> **Supplied data**
------------------------

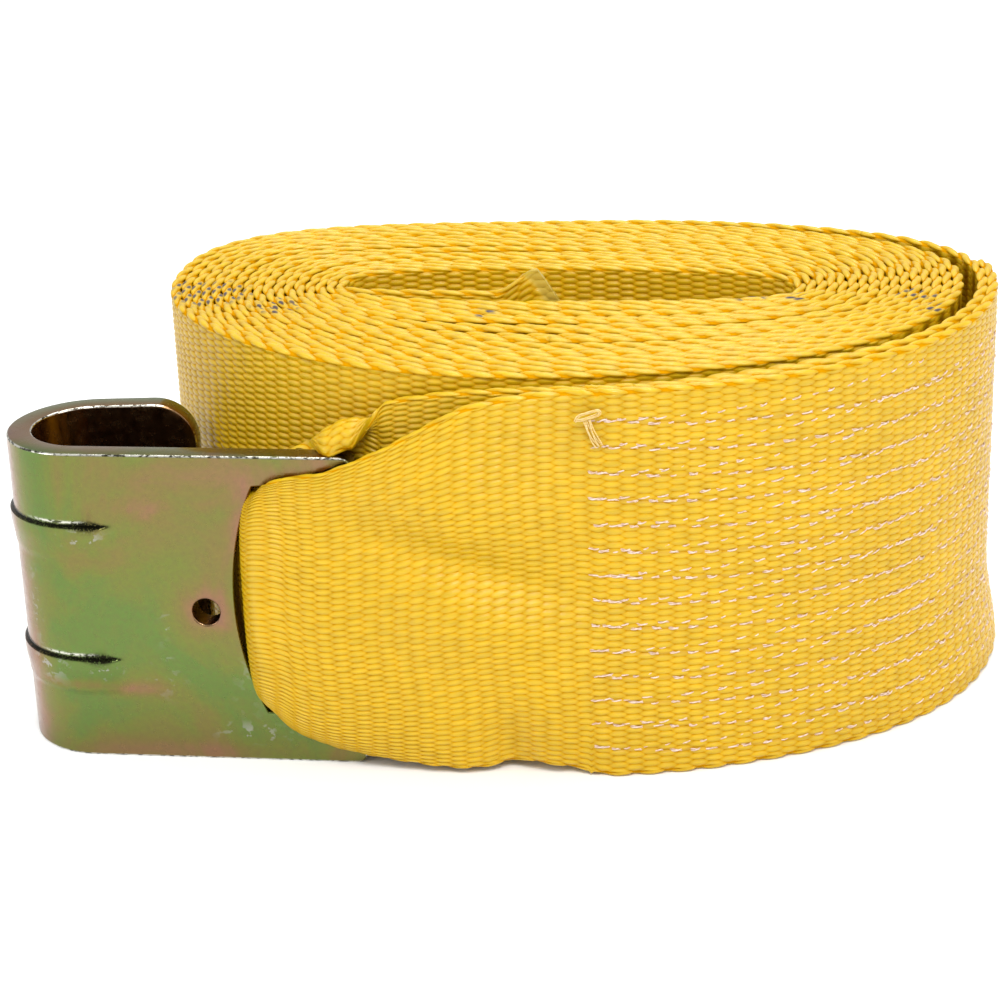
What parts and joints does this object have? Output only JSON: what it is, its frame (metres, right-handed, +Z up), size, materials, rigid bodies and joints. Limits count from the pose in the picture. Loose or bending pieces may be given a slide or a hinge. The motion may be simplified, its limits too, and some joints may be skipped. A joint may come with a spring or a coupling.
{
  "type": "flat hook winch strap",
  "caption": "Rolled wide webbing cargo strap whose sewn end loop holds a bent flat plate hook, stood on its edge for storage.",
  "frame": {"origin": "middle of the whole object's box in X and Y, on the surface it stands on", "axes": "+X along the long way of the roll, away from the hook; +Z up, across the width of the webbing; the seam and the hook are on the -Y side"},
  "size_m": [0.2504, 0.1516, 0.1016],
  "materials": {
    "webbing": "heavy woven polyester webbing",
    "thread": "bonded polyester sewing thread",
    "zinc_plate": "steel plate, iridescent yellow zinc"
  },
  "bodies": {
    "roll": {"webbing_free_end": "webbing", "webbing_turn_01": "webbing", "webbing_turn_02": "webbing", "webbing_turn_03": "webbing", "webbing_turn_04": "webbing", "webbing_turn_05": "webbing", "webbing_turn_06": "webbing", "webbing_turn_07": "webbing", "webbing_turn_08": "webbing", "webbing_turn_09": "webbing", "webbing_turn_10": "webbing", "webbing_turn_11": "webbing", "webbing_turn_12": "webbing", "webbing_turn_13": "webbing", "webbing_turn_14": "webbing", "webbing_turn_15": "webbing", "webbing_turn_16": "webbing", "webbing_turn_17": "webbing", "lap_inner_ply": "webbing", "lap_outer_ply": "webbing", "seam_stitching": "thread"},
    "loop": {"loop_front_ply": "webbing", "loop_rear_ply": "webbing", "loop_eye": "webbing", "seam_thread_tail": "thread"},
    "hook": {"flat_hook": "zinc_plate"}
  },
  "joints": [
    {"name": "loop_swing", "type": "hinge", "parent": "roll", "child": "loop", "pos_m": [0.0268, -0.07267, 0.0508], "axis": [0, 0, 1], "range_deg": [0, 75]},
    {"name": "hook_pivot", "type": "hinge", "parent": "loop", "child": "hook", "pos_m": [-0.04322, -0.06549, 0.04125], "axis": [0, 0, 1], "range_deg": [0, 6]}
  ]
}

------------------------

> **Task statement**
Make an exact copy of every line in the data.

> **Exercise result**
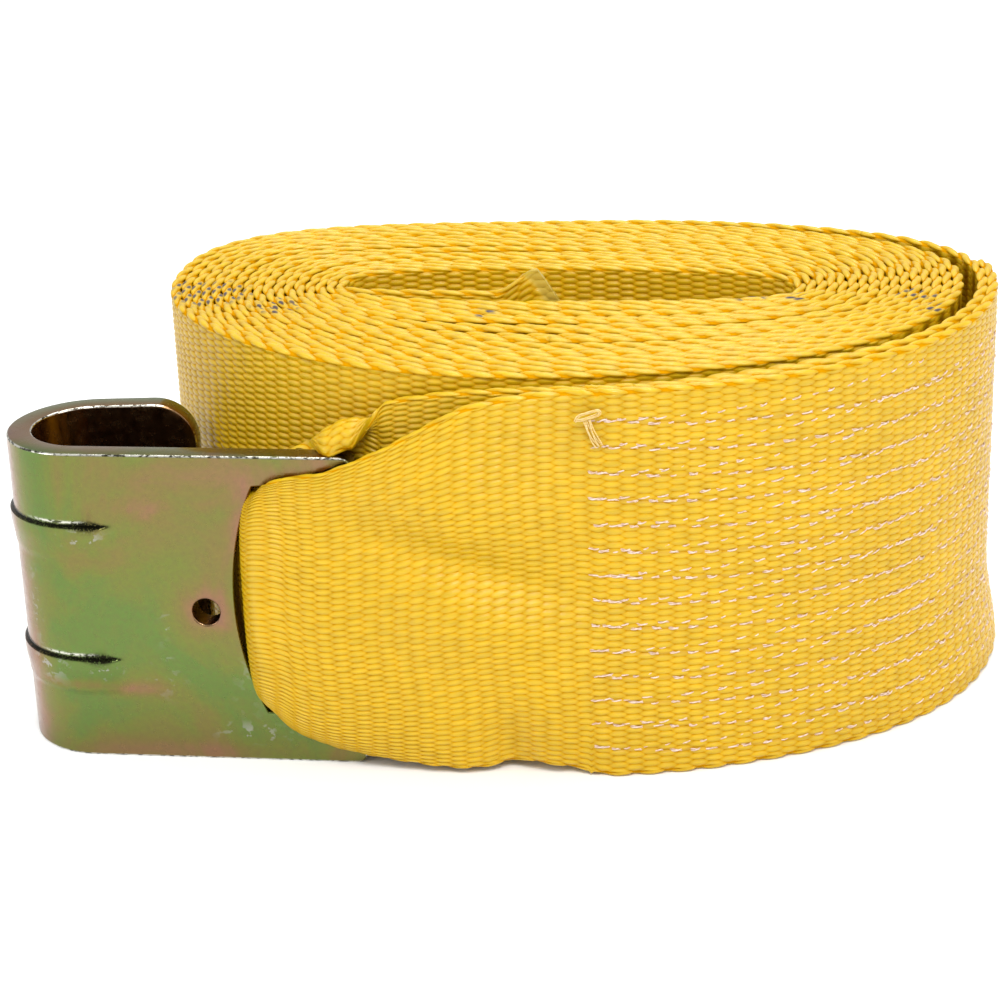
What parts and joints does this object have? Output only JSON: what it is, its frame (metres, right-handed, +Z up), size, materials, rigid bodies and joints. Limits count from the pose in the picture. Loose or bending pieces may be given a slide or a hinge. The motion may be simplified, its limits too, and some joints may be skipped. A joint may come with a spring or a coupling.
{
  "type": "flat hook winch strap",
  "caption": "Rolled wide webbing cargo strap whose sewn end loop holds a bent flat plate hook, stood on its edge for storage.",
  "frame": {"origin": "middle of the whole object's box in X and Y, on the surface it stands on", "axes": "+X along the long way of the roll, away from the hook; +Z up, across the width of the webbing; the seam and the hook are on the -Y side"},
  "size_m": [0.2504, 0.1516, 0.1016],
  "materials": {
    "webbing": "heavy woven polyester webbing",
    "thread": "bonded polyester sewing thread",
    "zinc_plate": "steel plate, iridescent yellow zinc"
  },
  "bodies": {
    "roll": {"webbing_free_end": "webbing", "webbing_turn_01": "webbing", "webbing_turn_02": "webbing", "webbing_turn_03": "webbing", "webbing_turn_04": "webbing", "webbing_turn_05": "webbing", "webbing_turn_06": "webbing", "webbing_turn_07": "webbing", "webbing_turn_08": "webbing", "webbing_turn_09": "webbing", "webbing_turn_10": "webbing", "webbing_turn_11": "webbing", "webbing_turn_12": "webbing", "webbing_turn_13": "webbing", "webbing_turn_14": "webbing", "webbing_turn_15": "webbing", "webbing_turn_16": "webbing", "webbing_turn_17": "webbing", "lap_inner_ply": "webbing", "lap_outer_ply": "webbing", "seam_stitching": "thread"},
    "loop": {"loop_front_ply": "webbing", "loop_rear_ply": "webbing", "loop_eye": "webbing", "seam_thread_tail": "thread"},
    "hook": {"flat_hook": "zinc_plate"}
  },
  "joints": [
    {"name": "loop_swing", "type": "hinge", "parent": "roll", "child": "loop", "pos_m": [0.0268, -0.07267, 0.0508], "axis": [0, 0, 1], "range_deg": [0, 75]},
    {"name": "hook_pivot", "type": "hinge", "parent": "loop", "child": "hook", "pos_m": [-0.04322, -0.06549, 0.04125], "axis": [0, 0, 1], "range_deg": [0, 6]}
  ]
}